Manger: He has taken out a small loan, which he can easily repay. As far as I can tell, he had no stated profession prior to becoming trustee of Southampton (a nice beach community) in 1997. Some of the family members are NYC Physicians, but most appear to be coupon cutters. Newsday refers to Manger as a "blue-blood East End Socialite"; that's Socialite, not Socialist. I thought he had a small business, but that's because I made the dumb assumption that people need a job or a business to have money. He served at the Bush DOT as a senior policy adviser (on what, I couldn't determine). He geared up for Congress almost right after he left DOT. One can only wonder whether he would have opposed the "anti-mass transit" gas tax allocation, since he worked for the department that devised the policy proposal. Almost all of his money to date seems to come from his socialite connections ... a lot of interior designers, housewives, museum trustees, ad execs, magazine editors, financiers, private investors, self-employed (with no further job description) ... and so on.

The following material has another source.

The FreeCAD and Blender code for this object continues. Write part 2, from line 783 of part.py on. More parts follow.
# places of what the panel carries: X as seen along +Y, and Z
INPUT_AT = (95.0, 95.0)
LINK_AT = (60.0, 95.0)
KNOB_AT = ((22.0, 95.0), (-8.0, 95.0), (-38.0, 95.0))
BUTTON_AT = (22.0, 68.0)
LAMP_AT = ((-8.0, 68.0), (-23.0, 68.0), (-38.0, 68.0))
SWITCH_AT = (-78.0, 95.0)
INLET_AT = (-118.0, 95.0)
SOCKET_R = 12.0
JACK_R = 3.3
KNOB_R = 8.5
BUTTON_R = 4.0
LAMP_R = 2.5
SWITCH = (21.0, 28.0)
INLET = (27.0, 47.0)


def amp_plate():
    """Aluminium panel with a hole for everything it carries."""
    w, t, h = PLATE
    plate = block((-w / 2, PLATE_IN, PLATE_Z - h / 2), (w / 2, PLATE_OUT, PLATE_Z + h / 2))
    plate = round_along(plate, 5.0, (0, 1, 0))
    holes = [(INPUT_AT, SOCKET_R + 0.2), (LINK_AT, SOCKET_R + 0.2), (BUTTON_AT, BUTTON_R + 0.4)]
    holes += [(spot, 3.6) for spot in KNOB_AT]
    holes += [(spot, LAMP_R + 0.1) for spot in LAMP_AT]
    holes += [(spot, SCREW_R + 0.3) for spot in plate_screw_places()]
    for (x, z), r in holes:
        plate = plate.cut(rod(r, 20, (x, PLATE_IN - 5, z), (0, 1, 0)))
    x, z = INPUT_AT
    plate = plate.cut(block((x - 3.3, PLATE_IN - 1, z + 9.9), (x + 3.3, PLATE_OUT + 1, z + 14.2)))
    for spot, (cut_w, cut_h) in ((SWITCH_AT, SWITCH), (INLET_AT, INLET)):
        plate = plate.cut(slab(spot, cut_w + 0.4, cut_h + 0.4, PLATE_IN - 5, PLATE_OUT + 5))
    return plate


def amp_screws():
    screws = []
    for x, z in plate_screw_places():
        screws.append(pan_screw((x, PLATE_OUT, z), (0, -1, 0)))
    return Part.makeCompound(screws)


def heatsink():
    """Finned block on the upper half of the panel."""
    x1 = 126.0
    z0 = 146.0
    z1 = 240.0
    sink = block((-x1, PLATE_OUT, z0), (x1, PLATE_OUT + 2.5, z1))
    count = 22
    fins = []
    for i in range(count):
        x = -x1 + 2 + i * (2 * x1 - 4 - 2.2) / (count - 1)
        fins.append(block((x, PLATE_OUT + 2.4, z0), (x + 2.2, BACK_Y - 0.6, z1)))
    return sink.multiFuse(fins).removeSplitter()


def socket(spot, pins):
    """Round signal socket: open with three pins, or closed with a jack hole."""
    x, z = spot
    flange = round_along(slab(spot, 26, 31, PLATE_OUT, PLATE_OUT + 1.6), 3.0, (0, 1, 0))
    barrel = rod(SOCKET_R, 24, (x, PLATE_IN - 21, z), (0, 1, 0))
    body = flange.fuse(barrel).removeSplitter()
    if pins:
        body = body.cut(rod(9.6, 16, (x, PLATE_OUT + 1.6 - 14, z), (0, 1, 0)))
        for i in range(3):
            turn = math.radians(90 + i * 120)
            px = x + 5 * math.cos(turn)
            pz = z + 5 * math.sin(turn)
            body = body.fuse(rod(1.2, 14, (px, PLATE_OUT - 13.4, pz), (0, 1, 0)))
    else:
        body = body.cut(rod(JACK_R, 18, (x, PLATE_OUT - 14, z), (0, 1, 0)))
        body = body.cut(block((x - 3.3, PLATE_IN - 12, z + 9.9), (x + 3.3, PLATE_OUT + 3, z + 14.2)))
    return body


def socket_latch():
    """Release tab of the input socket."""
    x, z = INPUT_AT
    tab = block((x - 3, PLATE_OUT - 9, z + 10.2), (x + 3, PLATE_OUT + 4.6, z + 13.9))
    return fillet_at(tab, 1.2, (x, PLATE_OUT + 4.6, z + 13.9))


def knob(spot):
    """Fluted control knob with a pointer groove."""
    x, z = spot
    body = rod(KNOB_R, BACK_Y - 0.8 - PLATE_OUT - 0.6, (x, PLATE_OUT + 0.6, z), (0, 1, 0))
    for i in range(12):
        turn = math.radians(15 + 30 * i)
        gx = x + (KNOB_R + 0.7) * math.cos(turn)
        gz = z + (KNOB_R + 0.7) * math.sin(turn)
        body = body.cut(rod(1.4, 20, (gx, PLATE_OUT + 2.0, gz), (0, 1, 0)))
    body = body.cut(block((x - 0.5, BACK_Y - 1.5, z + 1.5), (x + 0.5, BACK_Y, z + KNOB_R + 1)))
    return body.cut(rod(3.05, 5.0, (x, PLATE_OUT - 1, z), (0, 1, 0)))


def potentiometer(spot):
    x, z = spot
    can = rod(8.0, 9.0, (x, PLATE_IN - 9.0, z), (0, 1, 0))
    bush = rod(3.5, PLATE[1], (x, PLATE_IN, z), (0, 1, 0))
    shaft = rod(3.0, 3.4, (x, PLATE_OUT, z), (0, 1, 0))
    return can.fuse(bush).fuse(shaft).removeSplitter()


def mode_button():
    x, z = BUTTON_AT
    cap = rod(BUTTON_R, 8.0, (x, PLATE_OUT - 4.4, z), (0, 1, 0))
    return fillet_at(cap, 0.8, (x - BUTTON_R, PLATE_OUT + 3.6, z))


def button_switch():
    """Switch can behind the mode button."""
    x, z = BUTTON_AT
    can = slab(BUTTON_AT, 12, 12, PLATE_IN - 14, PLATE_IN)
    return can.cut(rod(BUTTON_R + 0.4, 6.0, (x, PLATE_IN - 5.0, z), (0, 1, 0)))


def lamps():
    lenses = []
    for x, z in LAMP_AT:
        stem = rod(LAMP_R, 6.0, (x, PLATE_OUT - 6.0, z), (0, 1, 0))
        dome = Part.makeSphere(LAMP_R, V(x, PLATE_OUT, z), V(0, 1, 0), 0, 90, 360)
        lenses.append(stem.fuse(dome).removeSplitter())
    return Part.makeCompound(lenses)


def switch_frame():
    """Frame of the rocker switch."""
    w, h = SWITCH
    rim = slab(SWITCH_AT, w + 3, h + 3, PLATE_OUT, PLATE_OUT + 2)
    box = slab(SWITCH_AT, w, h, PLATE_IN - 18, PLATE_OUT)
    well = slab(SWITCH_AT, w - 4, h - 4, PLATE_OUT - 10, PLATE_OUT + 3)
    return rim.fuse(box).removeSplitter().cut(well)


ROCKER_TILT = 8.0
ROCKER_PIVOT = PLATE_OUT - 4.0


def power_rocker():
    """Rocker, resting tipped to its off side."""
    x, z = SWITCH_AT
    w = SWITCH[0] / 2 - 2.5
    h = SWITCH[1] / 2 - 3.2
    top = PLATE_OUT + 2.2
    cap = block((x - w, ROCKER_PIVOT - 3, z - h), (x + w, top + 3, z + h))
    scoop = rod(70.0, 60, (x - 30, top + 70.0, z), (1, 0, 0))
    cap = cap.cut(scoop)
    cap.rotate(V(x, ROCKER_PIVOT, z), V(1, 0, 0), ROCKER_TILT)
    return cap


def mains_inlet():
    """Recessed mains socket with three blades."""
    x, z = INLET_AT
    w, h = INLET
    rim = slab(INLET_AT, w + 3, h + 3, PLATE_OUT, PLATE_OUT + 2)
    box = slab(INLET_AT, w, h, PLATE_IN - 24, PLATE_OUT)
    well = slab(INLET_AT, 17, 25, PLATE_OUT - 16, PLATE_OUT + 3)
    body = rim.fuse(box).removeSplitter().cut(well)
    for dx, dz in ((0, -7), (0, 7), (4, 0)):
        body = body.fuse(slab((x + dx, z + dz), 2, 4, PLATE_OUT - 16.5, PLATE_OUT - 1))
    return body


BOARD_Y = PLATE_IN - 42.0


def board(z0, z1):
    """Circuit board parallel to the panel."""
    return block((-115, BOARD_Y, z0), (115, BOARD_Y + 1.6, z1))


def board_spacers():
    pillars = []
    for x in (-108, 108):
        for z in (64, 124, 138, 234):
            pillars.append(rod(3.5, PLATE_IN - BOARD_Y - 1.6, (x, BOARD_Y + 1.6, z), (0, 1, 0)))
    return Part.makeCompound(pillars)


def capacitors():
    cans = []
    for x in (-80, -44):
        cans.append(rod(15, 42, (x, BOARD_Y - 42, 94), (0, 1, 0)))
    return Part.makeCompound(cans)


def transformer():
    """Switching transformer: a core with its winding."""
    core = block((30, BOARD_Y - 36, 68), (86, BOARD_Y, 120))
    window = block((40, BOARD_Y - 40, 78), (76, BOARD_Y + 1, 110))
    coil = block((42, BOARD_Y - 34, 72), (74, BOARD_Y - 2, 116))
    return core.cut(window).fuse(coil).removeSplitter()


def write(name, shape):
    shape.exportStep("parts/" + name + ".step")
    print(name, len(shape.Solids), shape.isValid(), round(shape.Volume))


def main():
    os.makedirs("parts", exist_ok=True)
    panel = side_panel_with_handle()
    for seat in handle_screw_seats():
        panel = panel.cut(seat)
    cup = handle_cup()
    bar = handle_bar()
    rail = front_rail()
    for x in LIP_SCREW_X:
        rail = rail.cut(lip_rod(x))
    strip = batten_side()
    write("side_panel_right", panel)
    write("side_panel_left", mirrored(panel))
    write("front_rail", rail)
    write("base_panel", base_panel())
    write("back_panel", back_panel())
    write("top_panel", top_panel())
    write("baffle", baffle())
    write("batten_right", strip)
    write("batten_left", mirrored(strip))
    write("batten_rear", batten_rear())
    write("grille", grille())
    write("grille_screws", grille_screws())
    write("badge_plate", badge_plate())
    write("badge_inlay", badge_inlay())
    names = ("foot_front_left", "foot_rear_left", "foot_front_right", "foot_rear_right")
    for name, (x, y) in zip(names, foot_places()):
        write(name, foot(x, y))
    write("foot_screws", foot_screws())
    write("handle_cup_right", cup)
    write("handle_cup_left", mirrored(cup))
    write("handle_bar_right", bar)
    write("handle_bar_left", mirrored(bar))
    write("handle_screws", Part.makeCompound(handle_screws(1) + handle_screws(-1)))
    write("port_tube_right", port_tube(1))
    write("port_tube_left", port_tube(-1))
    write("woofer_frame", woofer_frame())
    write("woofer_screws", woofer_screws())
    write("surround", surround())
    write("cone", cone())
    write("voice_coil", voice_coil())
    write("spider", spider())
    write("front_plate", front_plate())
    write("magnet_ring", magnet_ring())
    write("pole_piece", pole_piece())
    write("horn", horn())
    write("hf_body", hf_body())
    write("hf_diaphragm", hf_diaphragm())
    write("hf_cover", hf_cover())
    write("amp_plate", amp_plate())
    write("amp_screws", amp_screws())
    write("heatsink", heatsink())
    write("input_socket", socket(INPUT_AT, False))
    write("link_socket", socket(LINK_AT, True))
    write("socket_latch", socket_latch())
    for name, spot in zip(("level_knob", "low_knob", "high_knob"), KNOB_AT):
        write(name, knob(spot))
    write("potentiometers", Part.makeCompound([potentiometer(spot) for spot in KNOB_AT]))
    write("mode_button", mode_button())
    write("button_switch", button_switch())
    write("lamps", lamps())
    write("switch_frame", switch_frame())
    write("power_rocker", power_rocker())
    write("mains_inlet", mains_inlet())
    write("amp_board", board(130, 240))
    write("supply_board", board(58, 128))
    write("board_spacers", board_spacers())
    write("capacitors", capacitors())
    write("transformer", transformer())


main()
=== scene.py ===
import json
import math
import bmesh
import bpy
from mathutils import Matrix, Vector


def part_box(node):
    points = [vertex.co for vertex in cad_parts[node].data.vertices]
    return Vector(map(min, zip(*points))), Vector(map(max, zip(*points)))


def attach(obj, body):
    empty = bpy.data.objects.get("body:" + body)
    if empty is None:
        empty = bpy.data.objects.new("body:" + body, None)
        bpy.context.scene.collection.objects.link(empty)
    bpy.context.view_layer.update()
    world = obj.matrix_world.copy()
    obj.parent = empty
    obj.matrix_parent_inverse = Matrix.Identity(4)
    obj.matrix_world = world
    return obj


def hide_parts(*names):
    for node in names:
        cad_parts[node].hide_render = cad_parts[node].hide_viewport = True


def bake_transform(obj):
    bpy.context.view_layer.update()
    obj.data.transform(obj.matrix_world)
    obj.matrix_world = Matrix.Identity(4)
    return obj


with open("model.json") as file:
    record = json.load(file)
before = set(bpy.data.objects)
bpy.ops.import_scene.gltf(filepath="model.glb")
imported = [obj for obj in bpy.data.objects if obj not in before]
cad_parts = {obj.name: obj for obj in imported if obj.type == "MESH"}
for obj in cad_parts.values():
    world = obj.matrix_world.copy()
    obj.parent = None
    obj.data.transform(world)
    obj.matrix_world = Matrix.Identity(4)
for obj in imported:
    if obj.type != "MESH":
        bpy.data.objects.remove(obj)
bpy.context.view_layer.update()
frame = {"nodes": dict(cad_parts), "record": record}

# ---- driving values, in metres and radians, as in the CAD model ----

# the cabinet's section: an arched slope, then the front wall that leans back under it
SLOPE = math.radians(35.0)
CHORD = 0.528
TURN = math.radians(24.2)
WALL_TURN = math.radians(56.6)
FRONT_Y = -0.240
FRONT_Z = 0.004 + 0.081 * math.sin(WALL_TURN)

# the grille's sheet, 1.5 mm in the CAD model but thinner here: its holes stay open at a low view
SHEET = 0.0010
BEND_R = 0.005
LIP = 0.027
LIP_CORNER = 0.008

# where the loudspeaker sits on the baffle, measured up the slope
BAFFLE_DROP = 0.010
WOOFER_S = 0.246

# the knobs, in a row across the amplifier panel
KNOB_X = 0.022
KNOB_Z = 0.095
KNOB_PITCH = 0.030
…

He has also begun to receive money from the Rough Riders PAC, which is VERY red in its allocations. Bush 2004, Saxby Chambliss, Grucci two years ago, Sununu, GOP majority fund. Further research on the Rough Riders PAC shows that it is funded mainly by two groups ... Financial Company employees and News Corporation executives (Fox News, y'all). That's a rough ride, all right. Teddy Roosevelt is breaking the light barrier in his grave.
The GOP also has cash in reserve when Manger gets the nomination. If Grucci stays put, and Michael Caracciolo (another conservative Republican) stays out (he hasn't raised any cash), that's going to happen.
Manger says Bishop is too liberal. Maybe he doesn't think we should be so hard on stoning.
Can you help us out today? Then William Manger can take his SUV-subsidizing, Cosmopolitan-drinking, charity-ball fronting, Bush-administration defending, mass-transit hating, coupon-cutting, blue-blooded socialite freak show back to Southampton, where it BELONGS.